Generic tools can avoid hardcoded solutions that must be
kept in sync with the rest of the class as it evolves over time. A
generic __str__
print method,
for example, need not be updated each time a new attribute is
added to instances in an __init__
constructor. In addition, a
generic print
method inherited
by all classes only appears, and need only be modified, in one
place—changes in the generic version are picked up by all classes
that inherit from the generic class. Again, eliminating code
redundancy cuts future development effort;
that’s one of the primary assets classes bring to the
table.
Inheritance is best at coding extensions based on direct
customization (like our Manager
specialization of Person
).
Composition is well suited to scenarios where multiple objects are
aggregated into a whole and directed by a controller layer class.
Inheritance passes calls up to reuse, and composition passes down
to delegate. Inheritance and composition are not mutually
exclusive; often, the objects embedded in a controller are
themselves customizations based upon inheritance.

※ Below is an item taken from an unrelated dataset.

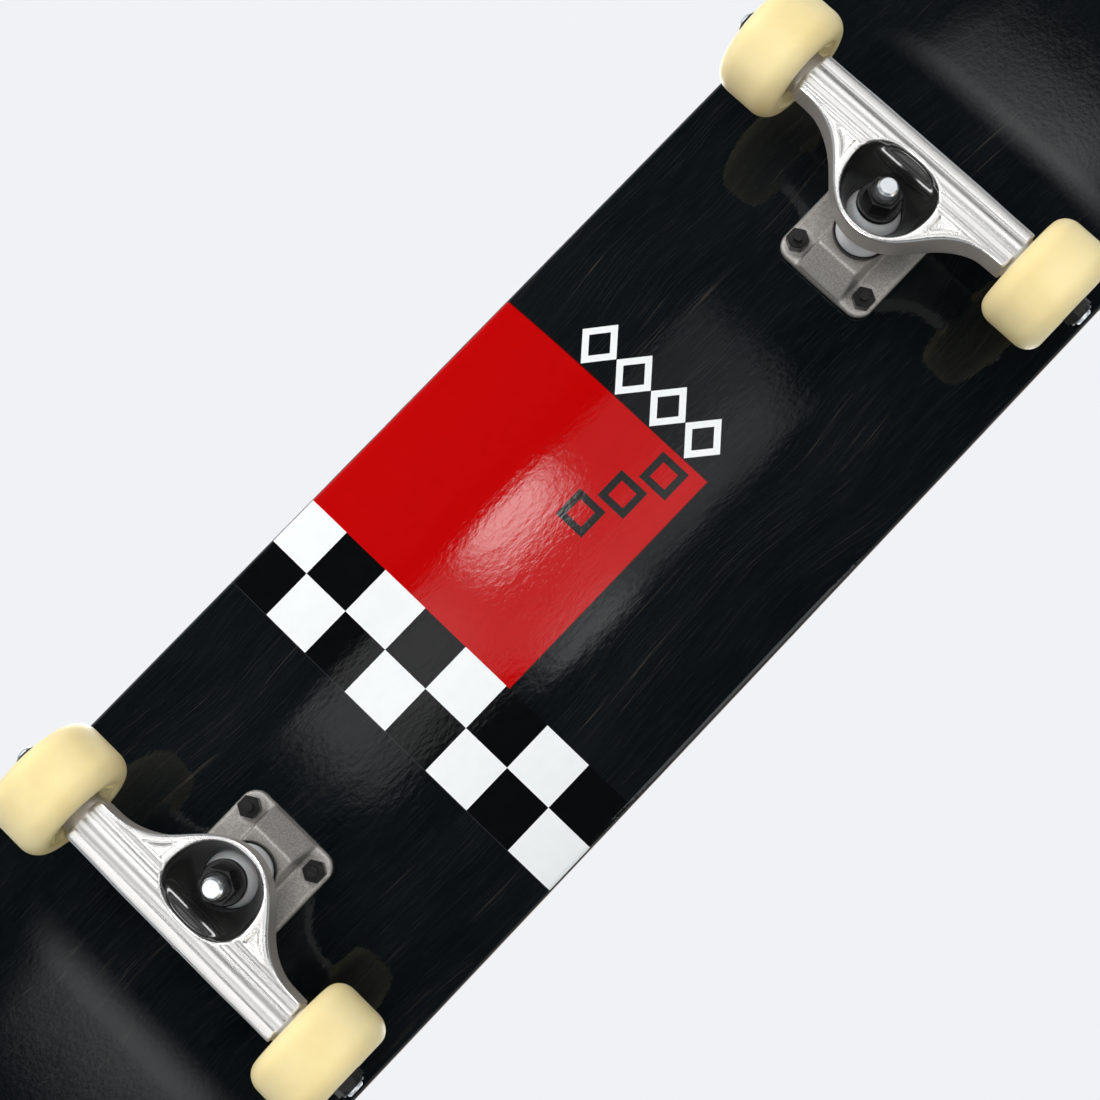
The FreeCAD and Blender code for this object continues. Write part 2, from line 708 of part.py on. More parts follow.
def make_hanger(end, place):
    body = new_body(f"{end}_hanger", place)
    axle_x, axle_z = dim("axle_offset"), -dim("axle_drop")

    # the yoke: its side shape, then its plan shape
    side = new_sketch(body, "XZ_Plane", f"{end}_yoke_side")
    low_in, low_out = on_kingpin(ring_bottom - 2.8, -17), on_kingpin(ring_bottom - 2.8, 14.5)
    polygon(side, (low_in, low_out, (axle_x + 5, axle_z + 8), (axle_x + 8, axle_z - 4),
                   (axle_x + 6, axle_z - 9.3), (axle_x - 9, axle_z - 9.3),
                   (-20, axle_z - 1), (-21, -40)))
    pad(body, f"{end}_yoke", side, 96, symmetric=True)
    plan = new_sketch(body, "XY_Plane", f"{end}_yoke_plan")
    wide, far = as_size(70), as_size(60)
    polygon(plan, ((-far, -wide), (far, -wide), (far, wide), (-far, wide)))
    polygon(plan, ((-20, -8.5), (4, -36), (axle_x - 8, -47.5), (40, -47.5),
                   (40, 47.5), (axle_x - 8, 47.5), (4, 36), (-20, 8.5)))
    pocket_through(body, f"{end}_yoke_outline", plan)
    soften(body, f"{end}_yoke_front", 14,
           lambda edge: abs(edge.CenterOfMass.x + 20) < 0.1
           and abs(abs(edge.CenterOfMass.y) - 8.5) < 0.1)

    # the beam over the axle, with plain round collars at its ends
    beam = new_sketch(body, "XZ_Plane", f"{end}_beam_section")
    polygon(beam, ((axle_x - 7, axle_z + 8), (axle_x - 9.6, axle_z + 2), (axle_x - 9.6, axle_z - 6),
                   (axle_x - 6.5, axle_z - 9.5), (axle_x + 7.5, axle_z - 9.5),
                   (axle_x + 10.8, axle_z - 5.5), (axle_x + 10.8, axle_z + 2),
                   (axle_x + 6, axle_z + 8)))
    collar = dim("collar_length")
    pad(body, f"{end}_beam", beam, (hanger_end - collar) * 2, symmetric=True)
    primitive(body, "AdditiveCylinder", f"{end}_collars",
              axle_frame * moved(0, 0, -hanger_end.value),
              Radius=dim("collar_radius"), Height=hanger_end * 2)

    # the nose that runs down to the pivot cup
    tip = dim("pivot_tip_radius")
    primitive(body, "AdditiveSphere", f"{end}_pivot_tip", steering_frame, Radius=tip)
    primitive(body, "AdditiveCylinder", f"{end}_pivot_neck", steering_frame, Radius=tip, Height=6)
    primitive(body, "AdditiveCone", f"{end}_nose", steering_frame * moved(0, 0, 6),
              Radius1=tip, Radius2=tip + 4.2, Height=26)
    primitive(body, "SubtractiveCylinder", f"{end}_bushing_room", kingpin_frame,
              Radius=14.5, Height=ring_bottom - 4)

    # the bowl around the kingpin nut, open to the road
    floor = new_sketch(body, "XY_Plane", f"{end}_bowl_floor", -43)
    polygon(floor, ((-16.5, -6), (-9, -13.5), (3, -13.5), (9.5, -7),
                    (9.5, 7), (3, 13.5), (-9, 13.5), (-16.5, 6)))
    mouth = new_sketch(body, "XY_Plane", f"{end}_bowl_mouth", -64)
    polygon(mouth, ((-16.8, -8), (-6, -17.5), (7, -22), (16, -15),
                    (16, 15), (7, 22), (-6, 17.5), (-16.8, 8)))
    bowl = solid(body, "SubtractiveLoft", f"{end}_bowl", floor)
    bowl.Sections = [mouth]
    primitive(body, "SubtractiveCylinder", f"{end}_top_seat",
              kingpin_frame * moved(0, 0, ring_top.value),
              Radius=dim("top_bushing_radius") + 0.5, Height=30)
    primitive(body, "SubtractiveCylinder", f"{end}_bottom_seat", kingpin_frame,
              Radius=dim("bottom_bushing_radius") + 0.5, Height=ring_bottom)
    primitive(body, "SubtractiveCylinder", f"{end}_ring_bore", kingpin_frame,
              Radius=dim("ring_bore_radius"), Height=60)
    primitive(body, "AdditiveCylinder", f"{end}_axle_sleeve",
              axle_frame * moved(0, 0, -26), Radius=6, Height=52)

    # three long grooves in the road face, and the bore for the axle
    grooves = new_sketch(body, "XZ_Plane", f"{end}_grooves")
    for offset in (-5.5, 0, 5.5):
        circle(grooves, axle_x + offset, axle_z - 10.4, 1.7)
    cut = solid(body, "Pocket", f"{end}_grooved", grooves)
    cut.SideType = "Symmetric"
    cut.setExpression("Length", ((hanger_end - collar) * 2 - 4).formula)
    primitive(body, "SubtractiveCylinder", f"{end}_axle_bore",
              axle_frame * moved(0, 0, -hanger_end.value - 1),
              Radius=dim("axle_diameter") / 2, Height=hanger_end * 2 + 2)


def mirrored_rings(inner, outer, low, high):
    """Outlines of two equal rings at both ends of the axle."""
    return (ring_outline(inner, outer, low, high), ring_outline(inner, outer, -high, -low))


def make_axle_parts(end, place):
    along = place * axle_frame
    radius = dim("axle_diameter") / 2
    tip = dim("axle_length") / 2
    turned_body(f"{end}_axle", along,
                ((0, -tip), (radius - 0.8, -tip), (radius, -tip + 0.8), (radius, tip - 0.8),
                 (radius - 0.8, tip), (0, tip)))

    bore = dim("bearing_bore_radius") + 0.1
    turned_body(f"{end}_speed_washers", along,
                *mirrored_rings(bore, dim("washer_radius"), hanger_end, inner_bearing),
                *mirrored_rings(bore, dim("washer_radius"), outer_end, nut_start))
    turned_body(f"{end}_spacers", along,
                *mirrored_rings(bore, dim("washer_radius") - 0.8, spacer_start, spacer_end))

    races = []
    for centre in ((inner_bearing + spacer_start) / 2, (spacer_end + outer_end) / 2):
        for middle in (centre, -centre):
            races.append(inner_race_outline(middle))
    turned_body(f"{end}_inner_races", along, *races)

    nuts = new_body(f"{end}_axle_nuts", along)
    height = dim("axle_nut_height")
    first = new_sketch(nuts, "XY_Plane", f"{end}_axle_nut_left", nut_start)
    second = new_sketch(nuts, "XY_Plane", f"{end}_axle_nut_right", -nut_start - (height - 1.5))
    for name, sketch in (("left", first), ("right", second)):
        polygon(sketch, hexagon(dim("axle_nut_flats")))
        circle(sketch, 0, 0, radius)
        pad(nuts, f"{end}_nut_{name}", sketch, height - 1.5)
    collars = new_sketch(nuts, "XZ_Plane", f"{end}_axle_nut_collars")
    low, high = nut_start + height - 2, nut_start + height
    for side in (1, -1):
        polygon(collars, ((radius, low * side), (5.6, low * side), (5.6, (high - 0.5) * side),
                          (5.1, high * side), (radius, high * side)))
    revolve(nuts, f"{end}_axle_nut_rims", collars)


# ---- one wheel and its bearings ---------------------------------------------

groove_edge = as_size(1.8)
groove_floor = as_size(1.1)


def inner_race_outline(middle):
    half = dim("bearing_width") / 2
    bore = dim("bearing_bore_radius")
    shoulder = dim("ball_circle_radius") - 1.6
    floor = dim("ball_circle_radius") - 2.25
    return ((bore, middle - half), (shoulder, middle - half), (shoulder, middle - groove_edge),
            (floor, middle - groove_floor), (floor, middle + groove_floor),
            (shoulder, middle + groove_edge), (shoulder, middle + half), (bore, middle + half))


def outer_race_outline(middle):
    half = dim("bearing_width") / 2
    outside = dim("bearing_radius")
    shoulder = dim("ball_circle_radius") + 1.6
    floor = dim("ball_circle_radius") + 2.25
    step = half - 0.5
    mouth = shoulder + 0.3
    return ((outside, middle - half), (mouth, middle - half), (mouth, middle - step),
            (shoulder, middle - step), (shoulder, middle - groove_edge),
            (floor, middle - groove_floor), (floor, middle + groove_floor),
            (shoulder, middle + groove_edge), (shoulder, middle + step),
            (mouth, middle + step), (mouth, middle + half), (outside, middle + half))


def make_wheel(corner, place):
    bearing = (dim("spacer_length") + dim("bearing_width")) / 2
    tread, half = dim("tread_half_width"), dim("wheel_width") / 2
    core, seat = dim("core_half_width"), dim("spacer_length") / 2
    upper = ((dim("core_bore_radius"), seat), (dim("bearing_radius"), seat),
             (dim("bearing_radius"), core), (dim("core_radius"), core),
             (dim("lip_radius"), half), (dim("side_radius"), half), (dim("wheel_radius"), tread))
    lower = [(radius, -height) for radius, height in reversed(upper)]
    wheel = turned_body(f"{corner}_wheel", place, (*upper, *lower))
    for name, radius, at in (("shoulders", 4, "wheel_radius"), ("sides", 3, "side_radius"),
                             ("lips", 1.2, "lip_radius")):
        soften(wheel, f"{corner}_{name}", radius, lambda edge: is_ring(edge, VALUES[at]))

    turned_body(f"{corner}_outer_races", place,
                outer_race_outline(bearing), outer_race_outline(-bearing))

    inner, outer = dim("ball_circle_radius") - 1.1, dim("ball_circle_radius") + 1.9
    shields = []
    for side in (1, -1):
        for offset in (3.25, -3.25):
            height = bearing * side + offset
            shields.append(ring_outline(inner, outer, height - 0.15, height + 0.15))
    turned_body(f"{corner}_shields", place, *shields)

    circle_radius = dim("ball_circle_radius")
    balls = new_body(f"{corner}_balls", place)
    rows = [primitive(balls, "AdditiveSphere", f"{corner}_ball_{name}",
                      moved(circle_radius.value, 0, bearing.value * side),
                      Radius=dim("ball_radius"))
            for name, side in (("outer", 1), ("inner", -1))]
    polar_copies(balls, f"{corner}_ball_rows", rows, BALLS_PER_BEARING)

    cages = turned_body(f"{corner}_cages", place,
                        *(ring_outline(circle_radius - 0.8, circle_radius + 0.8,
                                       bearing * side - low, bearing * side + high)
                          for side, low, high in ((1, 1.2, 2.75), (-1, 2.75, 1.2))))
    pockets = [primitive(cages, "SubtractiveCylinder", f"{corner}_pocket_{name}",
                         moved(circle_radius.value, 0, bearing.value * side + start),
                         Radius=dim("ball_radius") + 0.3, Height=3.75)
               for name, side, start in (("outer", 1, -1.5), ("inner", -1, -2.25))]
    polar_copies(cages, f"{corner}_pockets", pockets, BALLS_PER_BEARING)


# ---- the whole board ---------------------------------------------------------

for end, truck_x, turn in (("front", VALUES["front_truck_x"], 0),
                           ("rear", -VALUES["rear_truck_x"], 180)):
    place = FreeCAD.Placement(vector(truck_x, 0, VALUES["deck_bottom_height"]),
                              FreeCAD.Rotation(vector(0, 0, 1), turn))
    make_mounting_hardware(end, place)
    make_baseplate(end, place)
    make_kingpin_stack(end, place)
    make_hanger(end, place)
    make_axle_parts(end, place)
    for side in (1, -1):
        hand = "left" if (side > 0) == (end == "front") else "right"
        make_wheel(f"{end}_{hand}", place * axle_frame * moved(0, 0, side * wheel_middle.value))

document.recompute()

# ---- check and export ----------------------------------------------------------

for thing in document.Objects:
    if "Invalid" in thing.State or "Error" in thing.State:
        raise ValueError(f"{thing.Label} did not compute: {thing.State}")

os.makedirs("parts", exist_ok=True)
for body in exported:
    if body.Shape.isNull() or not body.Shape.isValid():
        raise ValueError(f"{body.Label} has no valid shape")
    body.Shape.exportStep(f"parts/{body.Label}.step")
    print(body.Label, len(body.Shape.Solids), round(body.Shape.Volume / 1000, 3))
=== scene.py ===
"""The looks of a complete skateboard, built round its CAD frame: printed deck, grip, trucks and wheels."""
import json
import math

import bmesh
import bpy
import numpy as np
from mathutils import Euler, Matrix, Vector

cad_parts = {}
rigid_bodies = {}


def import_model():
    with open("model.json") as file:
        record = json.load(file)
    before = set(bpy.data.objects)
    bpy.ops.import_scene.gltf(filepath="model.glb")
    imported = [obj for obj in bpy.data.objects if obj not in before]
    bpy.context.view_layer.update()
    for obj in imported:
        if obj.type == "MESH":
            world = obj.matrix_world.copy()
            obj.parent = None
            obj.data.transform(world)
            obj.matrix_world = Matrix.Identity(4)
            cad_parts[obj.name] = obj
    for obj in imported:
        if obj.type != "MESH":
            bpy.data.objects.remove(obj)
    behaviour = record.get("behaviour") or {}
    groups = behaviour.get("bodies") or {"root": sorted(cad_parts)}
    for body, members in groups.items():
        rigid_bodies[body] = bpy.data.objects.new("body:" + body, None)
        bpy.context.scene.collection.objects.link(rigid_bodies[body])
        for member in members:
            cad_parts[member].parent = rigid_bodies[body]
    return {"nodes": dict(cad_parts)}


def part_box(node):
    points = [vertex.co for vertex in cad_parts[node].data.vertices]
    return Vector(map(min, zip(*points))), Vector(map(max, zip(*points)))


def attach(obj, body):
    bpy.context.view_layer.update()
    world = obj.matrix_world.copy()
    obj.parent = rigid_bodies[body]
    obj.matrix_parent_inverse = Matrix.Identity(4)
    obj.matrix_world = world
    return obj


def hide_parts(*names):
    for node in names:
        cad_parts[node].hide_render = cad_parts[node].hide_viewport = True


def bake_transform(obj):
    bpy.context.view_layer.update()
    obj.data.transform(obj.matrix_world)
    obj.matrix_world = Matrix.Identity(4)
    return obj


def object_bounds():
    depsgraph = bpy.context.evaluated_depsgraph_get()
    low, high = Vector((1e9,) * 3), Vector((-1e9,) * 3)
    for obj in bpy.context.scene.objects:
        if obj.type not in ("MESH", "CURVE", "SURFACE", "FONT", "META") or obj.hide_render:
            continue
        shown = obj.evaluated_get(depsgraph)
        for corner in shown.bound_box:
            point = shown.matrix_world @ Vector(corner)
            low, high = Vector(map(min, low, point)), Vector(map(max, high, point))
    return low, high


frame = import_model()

cad_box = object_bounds()
nodes = frame["nodes"]
ENDS = ("front", "rear")
CORNERS = ("front_left", "front_right", "rear_left", "rear_right")
# The frame is in metres, and most sizes below are given in millimetres.
MM = 0.001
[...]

The classes in this chapter could be used as boilerplate
“template” code to implement
a variety of types of databases. Essentially, you can repurpose
them by modifying the constructors to record different attributes
and providing whatever methods are appropriate for the target
application. For instance, you might use attributes such as name
, address
, birthday
, phone
, email
, and so on for a contacts
database, and methods appropriate for this purpose. A method named
sendmail
, for example, might
use Python’s standard library smtplib
module to send an email to one
of the contacts automatically when called (see Python’s manuals or
application-level books for more details on such tools). The
AttrDisplay
tool we wrote here
could be used verbatim to print your objects, because it is
intentionally generic. Most of the shelve database code here can
be used to store your objects, too, with minor changes.
[62] Yes, we use “shelve” as a noun in Python, much to the chagrin of a variety of editors I’ve worked with over the years, both electronic and human.